> Task to carry out
Repeat each line of the material exactly.

> Dataset content
§
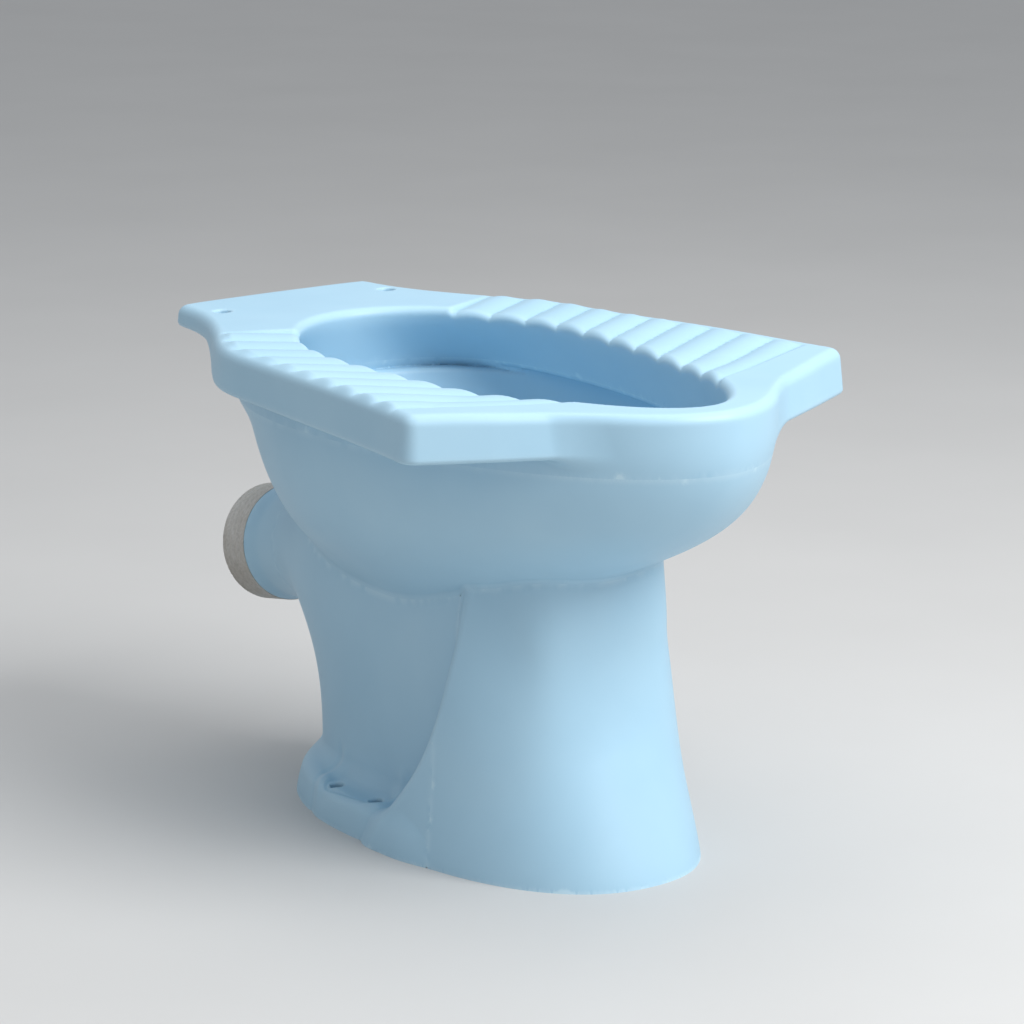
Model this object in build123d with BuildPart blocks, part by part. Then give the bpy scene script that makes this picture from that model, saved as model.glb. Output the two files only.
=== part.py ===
from build123d import *
import os
from math import atan2, copysign, cos, degrees, hypot, pi, radians, sin, sqrt

os.makedirs("parts", exist_ok=True)

# Pedestal pan with a flat squat-or-sit top: a wide platform with a ribbed foot tread
# on each side of an egg-shaped opening, a bowl under it, a pedestal in front, a
# narrower trap body behind with a fixing ledge on each side, and an outlet spigot
# at the rear.  x = 0 is the plane of symmetry, the nose points to -y, z is up and
# the pan stands on z = 0.  Section depths are given from the seat-bolt line.

# ---- overall -------------------------------------------------------------
SEAT_Y = 248.6            # the seat-bolt line, ahead of the frame's origin
TOP_Z = 396.0             # top of the platform
SLAB_UNDER_Z = 376.0      # underside of the rear shelf
TREAD_UNDER_Z = 360.0     # underside of the tread edges
RIM_FLOOR_TOP_Z = 353.0   # top of the channel floor
RIM_FLOOR_Z = 345.0       # underside of the channel floor, top of the bowl
NOSE_Y = -565.0           # front of the nose
WALL = 11.0               # bowl wall
SHELL = 10.0              # pedestal and trap body wall

# ---- rear shelf and treads -------------------------------------------------
SEAT_HOLE_X = 84.8        # half the spacing of the seat-bolt holes
SEAT_HOLE_R = 7.0
REAR_EDGE_Y = 55.0
TREAD_CORNER = (212.0, -446.0)
NOSE_JOIN = (92.0, -506.0)
EDGE_R = 7.0              # rounding of the platform's top edge
RIB_COUNT = 10
RIB_PITCH = 37.0          # along y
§
> Exercise result
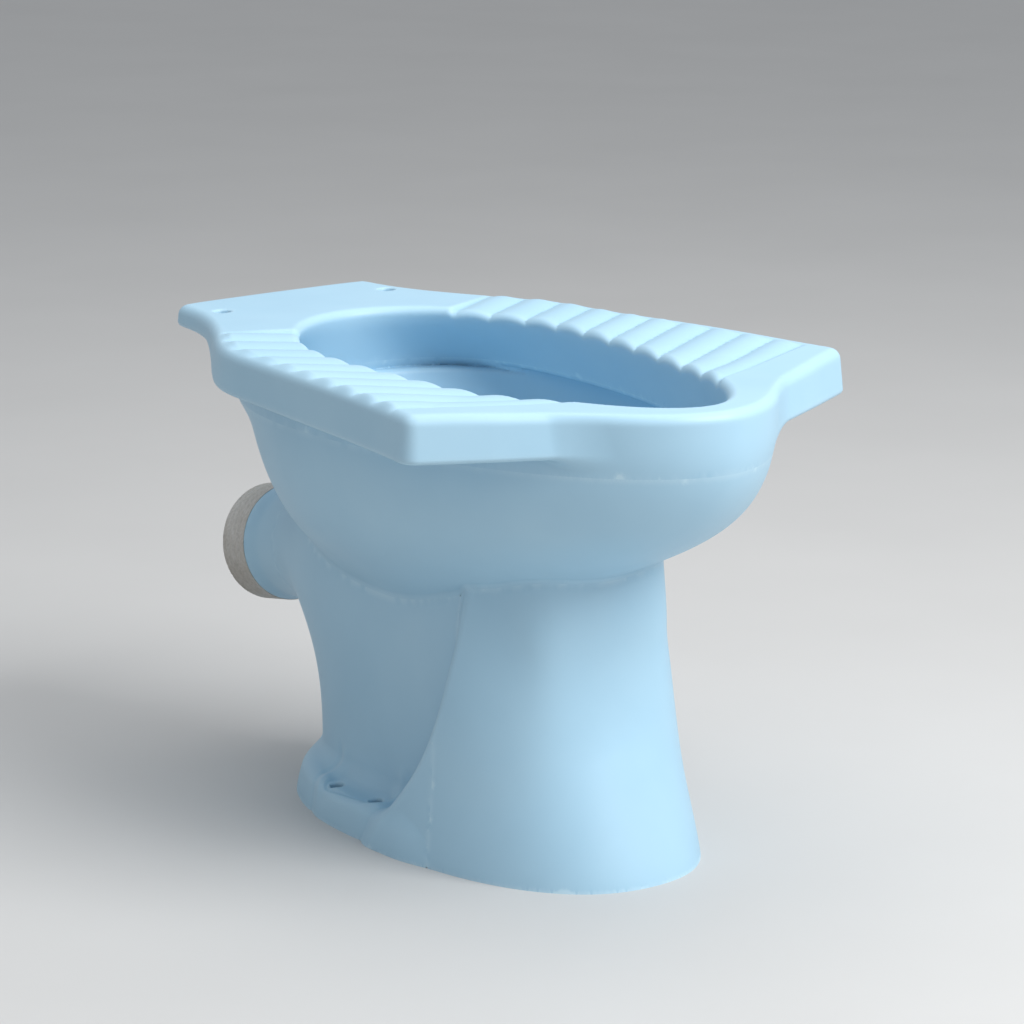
Model this object in build123d with BuildPart blocks, part by part. Then give the bpy scene script that makes this picture from that model, saved as model.glb. Output the two files only.
=== part.py ===
from build123d import *
import os
from math import atan2, copysign, cos, degrees, hypot, pi, radians, sin, sqrt

os.makedirs("parts", exist_ok=True)

# Pedestal pan with a flat squat-or-sit top: a wide platform with a ribbed foot tread
# on each side of an egg-shaped opening, a bowl under it, a pedestal in front, a
# narrower trap body behind with a fixing ledge on each side, and an outlet spigot
# at the rear.  x = 0 is the plane of symmetry, the nose points to -y, z is up and
# the pan stands on z = 0.  Section depths are given from the seat-bolt line.

# ---- overall -------------------------------------------------------------
SEAT_Y = 248.6            # the seat-bolt line, ahead of the frame's origin
TOP_Z = 396.0             # top of the platform
SLAB_UNDER_Z = 376.0      # underside of the rear shelf
TREAD_UNDER_Z = 360.0     # underside of the tread edges
RIM_FLOOR_TOP_Z = 353.0   # top of the channel floor
RIM_FLOOR_Z = 345.0       # underside of the channel floor, top of the bowl
NOSE_Y = -565.0           # front of the nose
WALL = 11.0               # bowl wall
SHELL = 10.0              # pedestal and trap body wall

# ---- rear shelf and treads -------------------------------------------------
SEAT_HOLE_X = 84.8        # half the spacing of the seat-bolt holes
SEAT_HOLE_R = 7.0
REAR_EDGE_Y = 55.0
TREAD_CORNER = (212.0, -446.0)
NOSE_JOIN = (92.0, -506.0)
EDGE_R = 7.0              # rounding of the platform's top edge
RIB_COUNT = 10
RIB_PITCH = 37.0          # along y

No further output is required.